Date of Award


Document Type


Degree Name

Doctor of Philosophy (PhD)

First Advisor

Peggy Whitman Prenshaw


Gwen Bristow was born September 16, 1903. Her father was a minister and church leader and her mother was a homemaker and housemother for residents of Southern Baptist Hospital nurses' home. Both had impressive genealogies. Bristow, a reporter in New Orleans for The Times-Picayune from July 9, 1925, to November 28, 1930, and February 5, 1932, to September 21, 1934, wrote for many periodicals throughout her life.
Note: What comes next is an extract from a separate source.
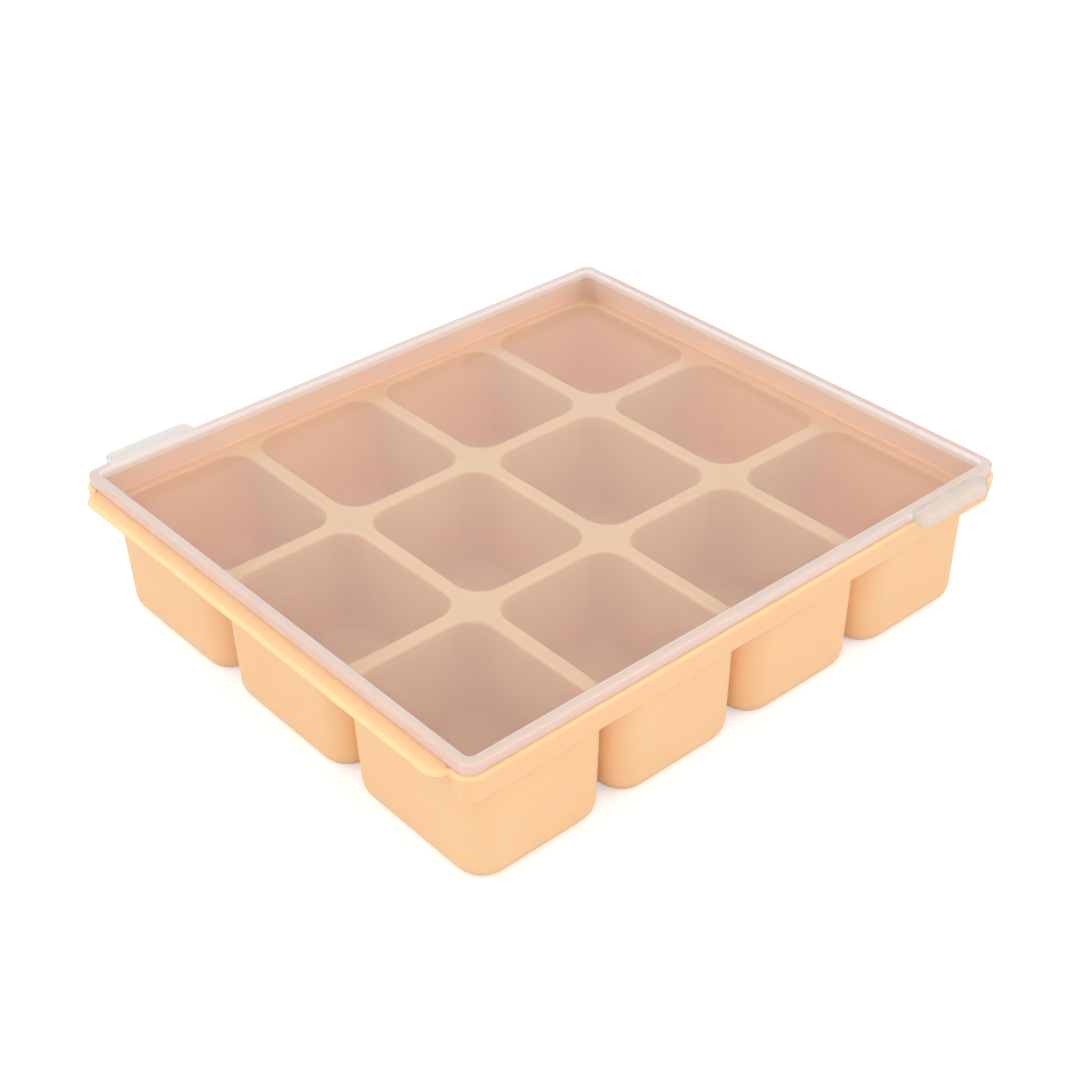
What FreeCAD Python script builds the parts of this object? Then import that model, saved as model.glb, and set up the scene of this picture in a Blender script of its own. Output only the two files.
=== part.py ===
import FreeCAD, Part

import math
import os

# Baby food freezer tray: a one-piece silicone moulding with twelve tapered cups under one deck,
# and a thin lid whose channel drops over the tray's wall.
# Millimetres. The origin is under the middle of the tray, on the plane that the cups stand on.
# X runs along the four cups of a row, Y across the three rows, Z up.

# --- cups ---
columns = 4
rows = 3
pitchX = 48.0            # from cup to cup along X
pitchY = 57.0            # from cup to cup along Y
cupGap = 1.0             # between neighbouring cups, right under the deck
cupDepth = 36.4          # from the deck's top to the plane that the cups stand on
cupWall = 2.0
cupFloor = 2.2
cupDraft = 1.9           # degrees that a cup's sides lean in going down
cupCorner = 10.2         # upright outside corners of a cup, right under the deck
cupFoot = 6.0            # rounding from a cup's sides into its base
mouthRounding = 1.0      # soft edge where a cup opens in the deck

# --- deck and the wall around it ---
deckThickness = 1.5
deckMarginX = 2.9        # from the outermost cups' insides to the wall
deckMarginY = 2.1
wallHeight = 9.7         # above the deck
wallThickness = 1.5      # of the thin top that seats in the lid
wallDraft = 1.5          # degrees that the wall's inside leans in going down
wallCorner = 2.95        # upright outside corners of the thin top
wallInnerCorner = 2.6    # at the deck
wallTopRounding = 0.4
wallRootRounding = 0.8   # hollow between the wall and the deck

# --- band around the outside, with the ledge on top that the lid's skirt ends over ---
ledgeHeight = 7.2        # above the deck
ledgeWidth = 2.2         # from the thin top's outside to the band's outer edge
ledgeRounding = 1.1
bandFlare = 1.35         # how much further out the band's top is than its foot
bandCorner = 5.3         # upright corners of the band, at the ledge
bandFootRounding = 0.5

# --- grip lips, one at each end in X ---
lipReach = 3.9           # beyond the band
lipThickness = 1.6
lipFromCorner = 7.0      # from the band's sides to the lip's ends
lipCorner = 5.0
lipRooting = 2.0         # how far the lip's plate runs into the band
lipTopRounding = 1.3
lipFootRounding = 0.2

# --- lid ---
lidThickness = 0.8
lidClearance = 0.25      # between the lid and the tray's wall, each side
ledgeGap = 0.35          # between the lid's skirt and the ledge
panelGap = 1.1           # between the deck and the underside of the lid's sunk panel
lidCorner = 4.0
lidOuterRounding = 0.6   # along the rim's outer top edge
lidInnerRounding = 1.2   # along the rim's inner top edge
panelRounding = 0.6      # hollow around the sunk panel, on top

# --- pull tabs of the lid, one on each long side, at opposite ends ---
tabLength = 28.8
tabReach = 5.0
tabDepth = 3.6
tabFromEnd = 9.0         # from the lid's end in X to the tab
tabCorner = 3.0
tabRootRounding = 1.0    # hollow where the tab's sides meet the rim

overshoot = 3.0          # how far cutting shapes run past what they cut
near = 0.001             # heights and places closer than this are the same

# --- heights ---
deckTop = cupDepth
deckUnderside = deckTop - deckThickness
ledgeTop = deckTop + ledgeHeight
wallTop = deckTop + wallHeight
lidTop = wallTop + lidThickness
skirtBottom = ledgeTop + ledgeGap
panelUnderside = deckTop + panelGap
panelTop = panelUnderside + lidThickness

# --- half sizes in X and Y ---
cupLean = math.tan(math.radians(cupDraft))
wallLean = math.tan(math.radians(wallDraft))
cupHalf = ((pitchX - cupGap) / 2, (pitchY - cupGap) / 2)
cavityHalf = (cupHalf[0] - cupWall, cupHalf[1] - cupWall)
recessHalf = (
    (columns - 1) * pitchX / 2 + cavityHalf[0] + deckMarginX,
    (rows - 1) * pitchY / 2 + cavityHalf[1] + deckMarginY,
)


def grown(half, amount):
    return (half[0] + amount, half[1] + amount)


wallInnerHalf = grown(recessHalf, wallLean * wallHeight)
wallOuterHalf = grown(wallInnerHalf, wallThickness)
bandTopHalf = grown(wallOuterHalf, ledgeWidth)
lidInnerHalf = grown(wallOuterHalf, lidClearance)
lidHalf = grown(lidInnerHalf, lidThickness)
tubHalf = grown(wallInnerHalf, -lidClearance)
tubCorner = wallInnerCorner + wallLean * wallHeight - lidClearance


# --- shapes that several pieces share ---
# Closed loop of four straight sides and four corner arcs.
def roundedLoop(half, corner, z, middle=(0.0, 0.0)):
    edges = []
    for turn, (sideX, sideY) in enumerate(((1, 1), (-1, 1), (-1, -1), (1, -1))):
        centre = FreeCAD.Vector(
            middle[0] + sideX * (half[0] - corner), middle[1] + sideY * (half[1] - corner), z
        )
        arc = Part.makeCircle(corner, centre, FreeCAD.Vector(0, 0, 1), 90 * turn, 90 * turn + 90)
        if edges:
            edges.append(Part.makeLine(edges[-1].lastVertex().Point, arc.firstVertex().Point))
        edges.append(arc)
    edges.append(Part.makeLine(edges[-1].lastVertex().Point, edges[0].firstVertex().Point))
    return Part.Wire(edges)


# Upright block with rounded corners.
def roundedBlock(half, corner, bottom, top, middle=(0.0, 0.0)):
    face = Part.Face(roundedLoop(half, corner, bottom, middle))
    return face.extrude(FreeCAD.Vector(0, 0, top - bottom))


# Block with the given half size and corners at one level. Its sides and its corners, which are
# cones, lean out by the same amount for each millimetre upwards.
def leaningBlock(half, corner, level, lean, bottom, top):
    loops = []
    for z in (bottom, top):
        growth = lean * (z - level)
        loops.append(roundedLoop(grown(half, growth), corner + growth, z))
    return Part.makeLoft(loops, True, True)


# Edges that lie flat at one height.
def edgesAt(shape, z):
    flat = [edge for edge in shape.Edges if abs(edge.BoundBox.ZMin - z) < near]
    return [edge for edge in flat if abs(edge.BoundBox.ZMax - z) < near]


# Whether an edge stays within a half size in X and in Y.
def isWithin(edge, half):
    box = edge.BoundBox
    reachX = max(abs(box.XMin), abs(box.XMax))
    reachY = max(abs(box.YMin), abs(box.YMax))
    return reachX < half[0] + near and reachY < half[1] + near


# A copy of the shape at every cup's middle.
def atEachCup(shape):
    copies = []
    for column in range(columns):
        for row in range(rows):
            x = (column - (columns - 1) / 2) * pitchX
            y = (row - (rows - 1) / 2) * pitchY
            copies.append(shape.translated(FreeCAD.Vector(x, y, 0)))
    return copies


# --- tray: cups, deck, wall, band and lips in one moulding ---
def makeCups():
    cup = leaningBlock(cupHalf, cupCorner, deckUnderside, cupLean, 0, deckTop)
    cup = cup.makeFillet(cupFoot, edgesAt(cup, 0))
    return atEachCup(cup)


def makeCavities():
    corner = cupCorner - cupWall
    top = deckTop + overshoot
    cavity = leaningBlock(cavityHalf, corner, deckUnderside, cupLean, cupFloor, top)
    cavity = cavity.makeFillet(cupFoot - cupWall, edgesAt(cavity, cupFloor))
    return atEachCup(cavity)


def makeBand():
    lean = bandFlare / (ledgeTop - deckUnderside)
    band = leaningBlock(bandTopHalf, bandCorner, ledgeTop, lean, deckUnderside, ledgeTop)
    band = band.makeFillet(ledgeRounding, edgesAt(band, ledgeTop))
    return band.makeFillet(bandFootRounding, edgesAt(band, deckUnderside))


def makeLip(side):
    outer = bandTopHalf[0] + lipReach
    inner = bandTopHalf[0] - lipRooting - lipCorner
    half = ((outer - inner) / 2, bandTopHalf[1] - lipFromCorner)
    middle = (side * (outer + inner) / 2, 0)
    lip = roundedBlock(half, lipCorner, ledgeTop - lipThickness, ledgeTop, middle)
    lip = lip.makeFillet(lipTopRounding, edgesAt(lip, ledgeTop))
    return lip.makeFillet(lipFootRounding, edgesAt(lip, ledgeTop - lipThickness))


def makeTray():
    thinTop = roundedBlock(wallOuterHalf, wallCorner, ledgeTop - ledgeRounding, wallTop)
    top = wallTop + overshoot
    recess = leaningBlock(recessHalf, wallInnerCorner, deckTop, wallLean, deckTop, top)
    tray = makeBand().fuse([thinTop, makeLip(-1), makeLip(1)] + makeCups()).removeSplitter()
    tray = tray.cut(recess).cut(makeCavities())
    tray = tray.makeFillet(wallTopRounding, edgesAt(tray, wallTop))
    deckMiddle = grown(recessHalf, -wallRootRounding / 2)
    mouths = [edge for edge in edgesAt(tray, deckTop) if isWithin(edge, deckMiddle)]
    tray = tray.makeFillet(mouthRounding, mouths)
    wallRoot = [edge for edge in edgesAt(tray, deckTop) if not isWithin(edge, deckMiddle)]
    return tray.makeFillet(wallRootRounding, wallRoot)


# --- lid: a rim with a skirt outside and a sunk panel inside, and two pull tabs ---
# Half size, corner and middle of a tab's plan, or of the pocket that hollows it from below.
def tabPlan(inset):
    half = (tabLength / 2 - inset, tabReach - inset)
    middle = (lidHalf[0] - tabFromEnd - tabLength / 2, -lidHalf[1])
    return half, tabCorner - inset, middle


def makeTab():
    half, corner, middle = tabPlan(0)
    return roundedBlock(half, corner, lidTop - tabDepth, lidTop, middle)


def makeTabPocket():
    half, corner, middle = tabPlan(lidThickness)
    return roundedBlock(half, corner, lidTop - tabDepth - overshoot, wallTop, middle)


def halfTurned(shape):
    return shape.rotated(FreeCAD.Vector(0, 0, 0), FreeCAD.Vector(0, 0, 1), 180)


def makeTub(inset, bottom, top, rounding):
    half = grown(tubHalf, -inset)
    tub = leaningBlock(half, tubCorner - inset, wallTop, wallLean, bottom, top)
    return tub.makeFillet(rounding, edgesAt(tub, bottom))


def makeLid():
    rimBlock = roundedBlock(lidHalf, lidCorner, skirtBottom, lidTop)
    tabs = [makeTab(), halfTurned(makeTab())]
    outside = rimBlock.fuse(tabs).removeSplitter()
    outside = outside.makeFillet(tabRootRounding, tabRoots(outside))
    outside = outside.makeFillet(lidOuterRounding, edgesAt(outside, lidTop))
    pockets = [makeTabPocket(), halfTurned(makeTabPocket())]
    pockets = [pocket.cut(rimBlock) for pocket in pockets]
    underside = roundedBlock(lidInnerHalf, lidCorner - lidThickness, deckTop, wallTop)
    # The tabs hang lower than the ledge, outside it, so their side walls step over it.
    ledgeRoomHalf = grown(bandTopHalf, lidClearance)
    ledgeRoom = roundedBlock(ledgeRoomHalf, bandCorner + lidClearance, deckTop, skirtBottom)
    lid = outside.cut(pockets + [underside, ledgeRoom])
    lid = lid.fuse(makeTub(0, panelUnderside, lidTop, panelRounding + lidThickness)).removeSplitter()
    lid = lid.cut(makeTub(lidThickness, panelTop, lidTop + overshoot, panelRounding))
    innerRim = [edge for edge in edgesAt(lid, lidTop) if isWithin(edge, tubHalf)]
    return lid.makeFillet(lidInnerRounding, innerRim)


# Upright edges where the tabs' sides leave the rim.
def tabRoots(shape):
    tabMiddle = tabPlan(0)[2]
    roots = []
    for edge in shape.Edges:
        box = edge.BoundBox
        upright = box.ZLength > lidThickness and box.XLength < near and box.YLength < near
        onRim = abs(abs(box.YMin) - lidHalf[1]) < near
        onTab = abs(abs(abs(box.XMin) - tabMiddle[0]) - tabLength / 2) < near
        if upright and onRim and onTab:
            roots.append(edge)
    return roots


os.makedirs("parts", exist_ok=True)
pieces = {"tray": makeTray(), "lid": makeLid()}
for name, shape in pieces.items():
    shape.exportStep("parts/" + name + ".step")
    print(name, shape.ShapeType, len(shape.Solids), "solid", shape.isValid(), round(shape.Volume), "mm3")
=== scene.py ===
import math

import bmesh
import bpy
from mathutils import Matrix, Vector


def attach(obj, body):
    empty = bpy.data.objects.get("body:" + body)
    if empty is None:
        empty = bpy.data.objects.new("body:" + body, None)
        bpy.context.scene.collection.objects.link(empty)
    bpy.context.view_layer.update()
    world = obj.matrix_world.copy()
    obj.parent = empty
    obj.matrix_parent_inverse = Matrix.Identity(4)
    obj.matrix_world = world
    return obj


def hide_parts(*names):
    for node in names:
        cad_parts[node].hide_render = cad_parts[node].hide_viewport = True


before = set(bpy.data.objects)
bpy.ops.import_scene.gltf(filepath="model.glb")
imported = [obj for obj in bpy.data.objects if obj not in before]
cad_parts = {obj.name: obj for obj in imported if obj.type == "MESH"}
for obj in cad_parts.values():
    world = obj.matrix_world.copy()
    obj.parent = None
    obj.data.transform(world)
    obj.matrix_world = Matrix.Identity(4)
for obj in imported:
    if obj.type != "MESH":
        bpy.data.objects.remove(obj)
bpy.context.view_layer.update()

mm = 0.001          # lengths in the dictionaries below are millimetres
tiny = 0.0005       # points closer than this become one
sharpAngle = 50     # degrees; a fold that turns more than this stays crisp
print("frame loaded")

# Rings. Every wall is a skin over closed rings that have the same number of points.
# A ring runs anticlockwise round a rounded rectangle, a corner first and then the side after it.
quadrants = ((1, 1), (-1, 1), (-1, -1), (1, -1))
outwards = ((0, 1), (-1, 0), (0, -1), (1, 0))
onwards = ((-1, 0), (0, -1), (1, 0), (0, 1))
cornerSteps = 9      # faces round a corner
sideSteps = 26       # faces along a plain side


def grown(half, amount):
    return (half[0] + amount, half[1] + amount)


def evenly(low, high, steps):
    return [low + (high - low) * step / steps for step in range(steps + 1)]


# Points of one ring. sides holds, for each side, its stations: how far along the side, how far
# beyond its straight line and how far above the ring.
def ring(half, corner, z, sides, middle=(0.0, 0.0)):
    points = []
    for turn in range(4):
        centreX = middle[0] + quadrants[turn][0] * (half[0] - corner)
        centreY = middle[1] + quadrants[turn][1] * (half[1] - corner)
        for step in range(cornerSteps + 1):
            angle = math.pi / 2 * (turn + step / cornerSteps)
            x = centreX + corner * math.cos(angle)
            y = centreY + corner * math.sin(angle)
            points.append((x, y, z))
        out = outwards[turn]
        on = onwards[turn]
        away = half[(turn + 1) % 2]
        for along, beyond, rise in sides[turn]:
            x = middle[0] + on[0] * along + out[0] * (away + beyond)
            y = middle[1] + on[1] * along + out[1] * (away + beyond)
            points.append((x, y, z + rise))
    return points


def addRows(mesh, rings):
    rows = []
    for points in rings:
        rows.append([mesh.verts.new((x * mm, y * mm, z * mm)) for x, y, z in points])
    for lower, upper in zip(rows, rows[1:]):
        for place, corner in enumerate(lower):
            after = (place + 1) % len(lower)
            mesh.faces.new((corner, lower[after], upper[after], upper[place]))
    return rows


def edgesOf(row):
    edges = []
    for place, corner in enumerate(row):
        after = row[(place + 1) % len(row)]
        edges.append(next(edge for edge in corner.link_edges if after in edge.verts))
    return edges


# Flat face with holes between rows of points that lie in one plane.
def fillBetween(mesh, rows):
    edges = []
    for row in rows:
        edges += edgesOf(row)
    bmesh.ops.triangle_fill(mesh, use_beauty=True, edges=edges, normal=(0, 0, 1))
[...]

Her marriage to Bruce Manning took her to Hollywood, where she lived from the summer of 1934 until late spring 1980. Bruce Manning's career as a script writer, director, and producer provided a milieu Bristow enjoyed but never entered professionally except to have her novels, Tomorrow Is Forever and Jubilee Trail, made into movies. Having published one small volume of poetry, Bristow is best known for her historical novels: Deep Summer (1937), The Handsome Road (1938), and This Side of Glory (1940)--all published under one title, Gwen Bristow's Plantation Trilogy (1962); Jubilee Trail (1950), Celia Garth (1959), and Calico Palace (1970). Her fourth novel, Tomorrow Is Forever (1943)--a departure from her historical novels--is set in World War II and focuses on reasons for anti-war sentiment. Her eighth, Golden Dreams (1980) is a straightforward historical sketch of the Gold Rush. An inexhaustible researcher, Bristow was admired for accuracy of historical detail in her fiction, all on national best-seller lists for months. Although not a feminist in the contemporary sense but an advocate for women's rights and abilities in assertive, professional roles, she lectured and lived as a deeply concerned, aware citizen and independent thinker. Exclusive of documents she destroyed (as too revealing), her journals (1931-1978) and papers depict her marriage, work, hopes, frustrations, family, friends, attitudes, and reactions to local, national, and international affairs. As author and lecturer, she was enormously successful financially. Although some critics found her fiction "sentimental" and "romantic," more praised it for her "objective" and "realistic" depiction of historical milieu. She wrote of nineteenth- and twentieth-century Louisiana, the nineteenth-century western movement, eighteenth-century South Carolina, and the nineteenth-century Gold Rush. A talented writer, she made a significant contribution in the genre of romantic historical fiction. She died in New Orleans August 17, 1980.